[Source records]
begin
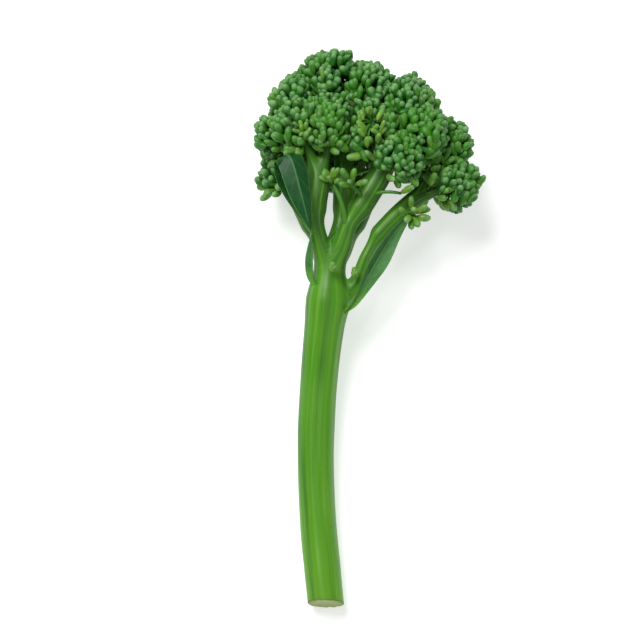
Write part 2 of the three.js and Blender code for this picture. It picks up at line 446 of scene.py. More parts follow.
budColours = {
    "foot": linear(56, 128, 22), "flank": linear(28, 101, 28), "tip": linear(74, 140, 66),
    "warm": linear(74, 144, 32), "ripeFoot": linear(160, 200, 76), "ripeTip": linear(110, 164, 60),
    "patch": linear(28, 90, 34), "bloom": linear(152, 198, 130), "stalk": linear(76, 136, 44),
    "paintedShade": linear(6, 52, 3), "brown": linear(86, 66, 34),
}


def budMaterial(mottle, bloom):
    made, p, skin = newMaterial("Bud Skin", {**softSkin, "Specular IOR Level": 0.28,
                                             "Subsurface Scale": 0.0006})
    along, tone, ripe, depth = p.mark("along"), p.mark("tone"), p.mark("ripe"), p.mark("depth")
    foot = p.mix(p.remap(along, 0.05, 0.55), budColours["foot"], budColours["flank"])
    green = p.mix(p.remap(along, 0.6, 1.0), foot, budColours["tip"])
    toned = p.mix(p.remap(tone, 0.1, 1.0, 0.0, 0.85), green, budColours["warm"])
    ripeGreen = p.mix(p.remap(along, 0.1, 0.9), budColours["ripeFoot"], budColours["ripeTip"])
    mottled = p.group(mottle, **{"Colour": p.mix(ripe, toned, ripeGreen), "Patch Colour": budColours["patch"],
                                 "Patch Scale": 480.0, "Patch Amount": 0.3, "Fleck Amount": 0.2})["Colour"]
    # The bud tips get a pale waxy film: partly real bloom, partly a painted highlight on the tips.
    amount = p.math("MULTIPLY", p.remap(along, 0.55, 1.0), p.remap(tone, 0.0, 1.0, 0.72, 0.2))
    waxed = p.group(bloom, **{"Colour": mottled, "Bloom Colour": budColours["bloom"], "Amount": amount,
                              "Scale": 500.0})
    stalked = p.mix(p.mark("stalk"), waxed["Colour"], budColours["stalk"])
    # Painted shade: the depth mark pulls the heart buds, pedicels and branchlets towards a dark green,
    # standing in for the shade deep between the clusters.
    shaded = p.mix(p.remap(depth, 0.0, 1.0, 0.0, 0.9), stalked, budColours["paintedShade"])
    p.put(p.mix(p.mark("brown"), shaded, budColours["brown"]), skin["Base Color"])
    p.put(waxed["Roughness"], skin["Roughness"])
    p.put(p.bump(p.noise(p.place(), 2600, 3), 0.2, 0.00012), skin["Normal"])
    return made


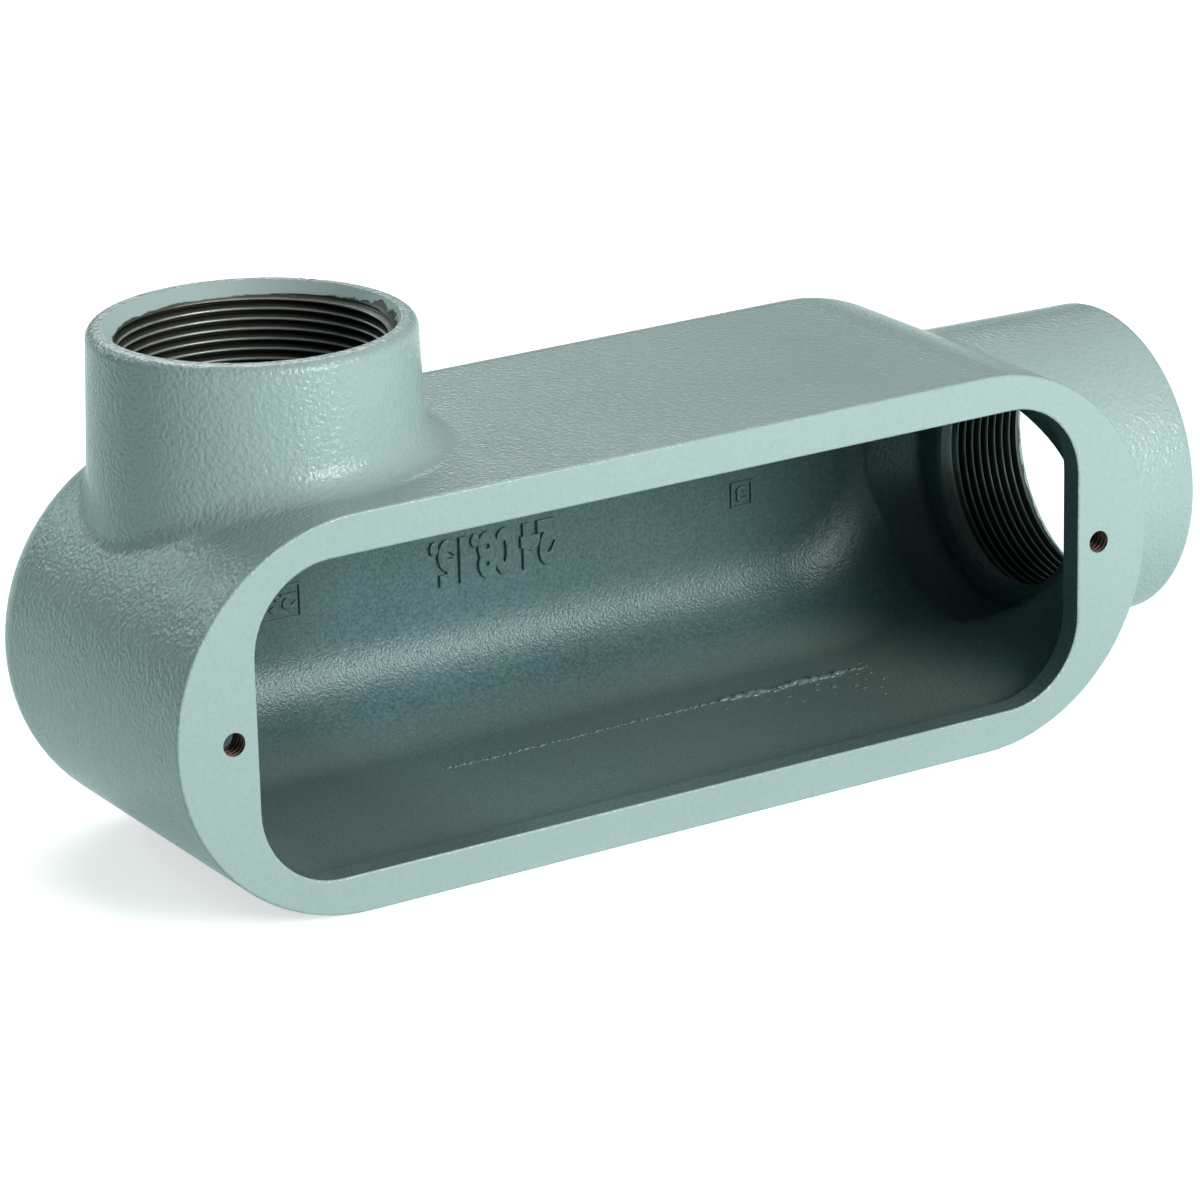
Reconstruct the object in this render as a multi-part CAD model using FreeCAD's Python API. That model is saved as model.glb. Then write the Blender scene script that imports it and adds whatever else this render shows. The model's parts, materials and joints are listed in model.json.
end
▶ WRITTEN PROBLEM:
Repeat the records above exactly, leaving none out.

▶ ANSWER TO THE PROBLEM:
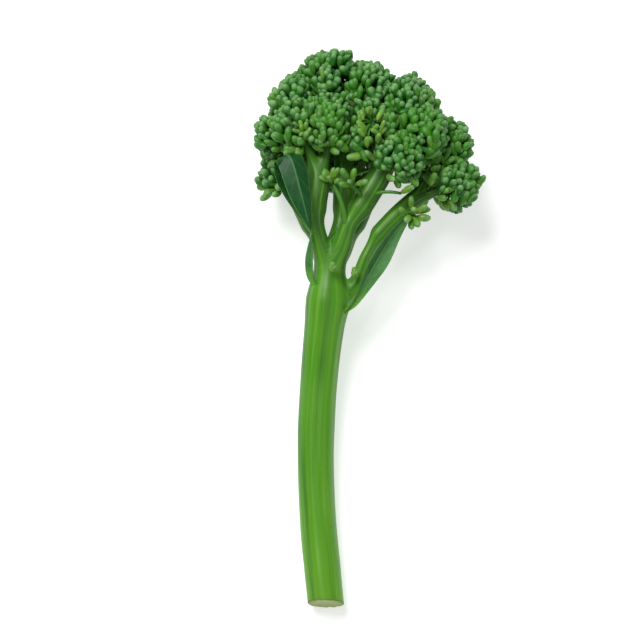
Write part 2 of the three.js and Blender code for this picture. It picks up at line 446 of scene.py. More parts follow.
budColours = {
    "foot": linear(56, 128, 22), "flank": linear(28, 101, 28), "tip": linear(74, 140, 66),
    "warm": linear(74, 144, 32), "ripeFoot": linear(160, 200, 76), "ripeTip": linear(110, 164, 60),
    "patch": linear(28, 90, 34), "bloom": linear(152, 198, 130), "stalk": linear(76, 136, 44),
    "paintedShade": linear(6, 52, 3), "brown": linear(86, 66, 34),
}


def budMaterial(mottle, bloom):
    made, p, skin = newMaterial("Bud Skin", {**softSkin, "Specular IOR Level": 0.28,
                                             "Subsurface Scale": 0.0006})
    along, tone, ripe, depth = p.mark("along"), p.mark("tone"), p.mark("ripe"), p.mark("depth")
    foot = p.mix(p.remap(along, 0.05, 0.55), budColours["foot"], budColours["flank"])
    green = p.mix(p.remap(along, 0.6, 1.0), foot, budColours["tip"])
    toned = p.mix(p.remap(tone, 0.1, 1.0, 0.0, 0.85), green, budColours["warm"])
    ripeGreen = p.mix(p.remap(along, 0.1, 0.9), budColours["ripeFoot"], budColours["ripeTip"])
    mottled = p.group(mottle, **{"Colour": p.mix(ripe, toned, ripeGreen), "Patch Colour": budColours["patch"],
                                 "Patch Scale": 480.0, "Patch Amount": 0.3, "Fleck Amount": 0.2})["Colour"]
    # The bud tips get a pale waxy film: partly real bloom, partly a painted highlight on the tips.
    amount = p.math("MULTIPLY", p.remap(along, 0.55, 1.0), p.remap(tone, 0.0, 1.0, 0.72, 0.2))
    waxed = p.group(bloom, **{"Colour": mottled, "Bloom Colour": budColours["bloom"], "Amount": amount,
                              "Scale": 500.0})
    stalked = p.mix(p.mark("stalk"), waxed["Colour"], budColours["stalk"])
    # Painted shade: the depth mark pulls the heart buds, pedicels and branchlets towards a dark green,
    # standing in for the shade deep between the clusters.
    shaded = p.mix(p.remap(depth, 0.0, 1.0, 0.0, 0.9), stalked, budColours["paintedShade"])
    p.put(p.mix(p.mark("brown"), shaded, budColours["brown"]), skin["Base Color"])
    p.put(waxed["Roughness"], skin["Roughness"])
    p.put(p.bump(p.noise(p.place(), 2600, 3), 0.2, 0.00012), skin["Normal"])
    return made


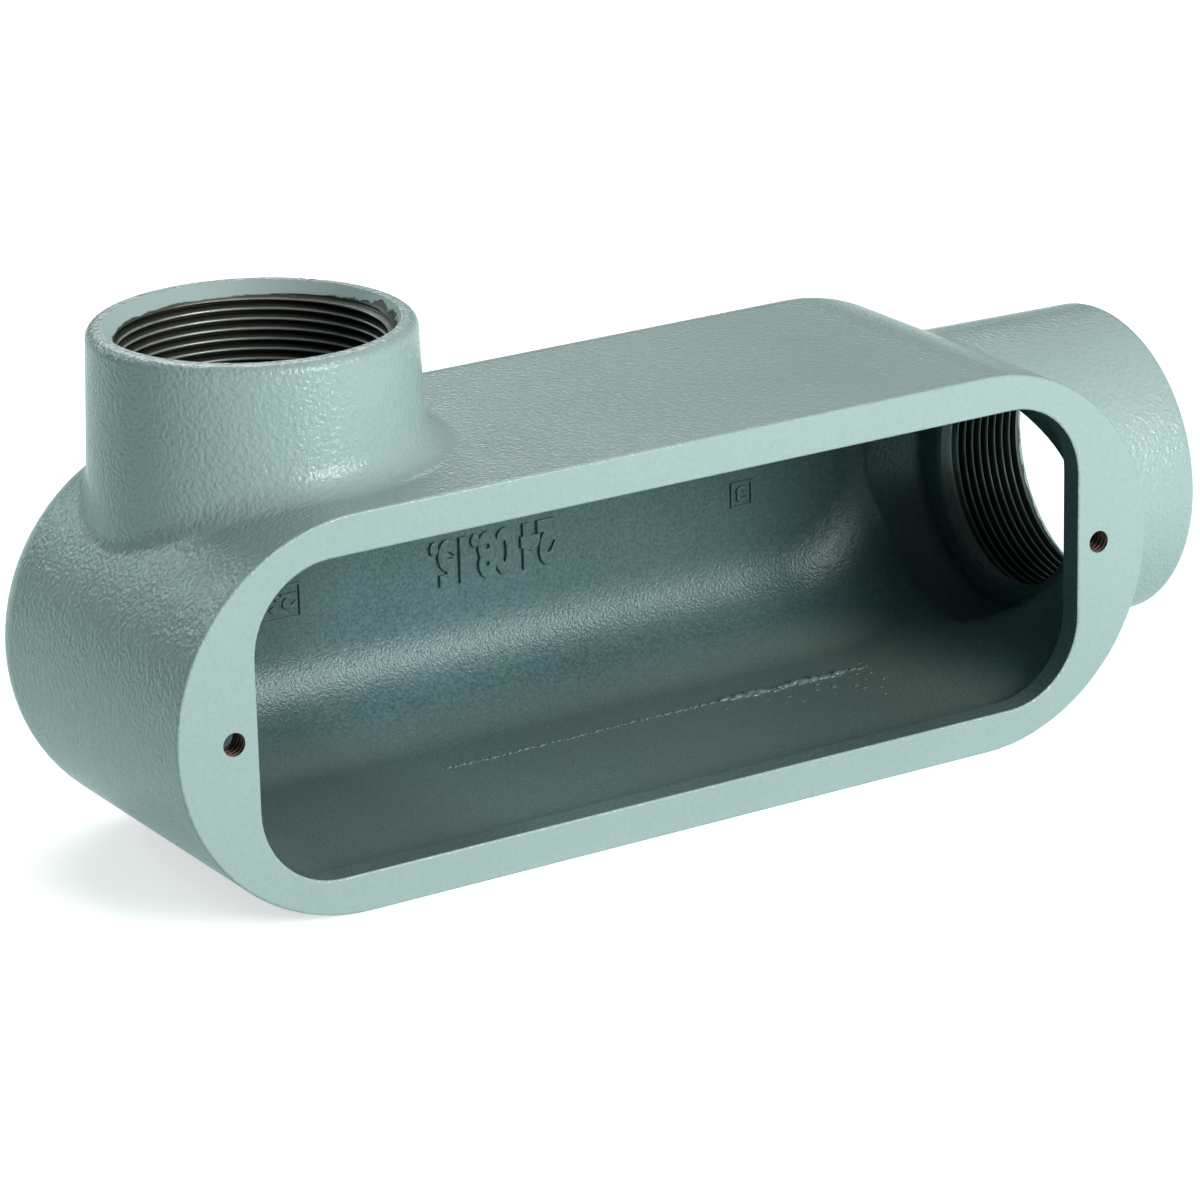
Reconstruct the object in this render as a multi-part CAD model using FreeCAD's Python API. That model is saved as model.glb. Then write the Blender scene script that imports it and adds whatever else this render shows. The model's parts, materials and joints are listed in model.json.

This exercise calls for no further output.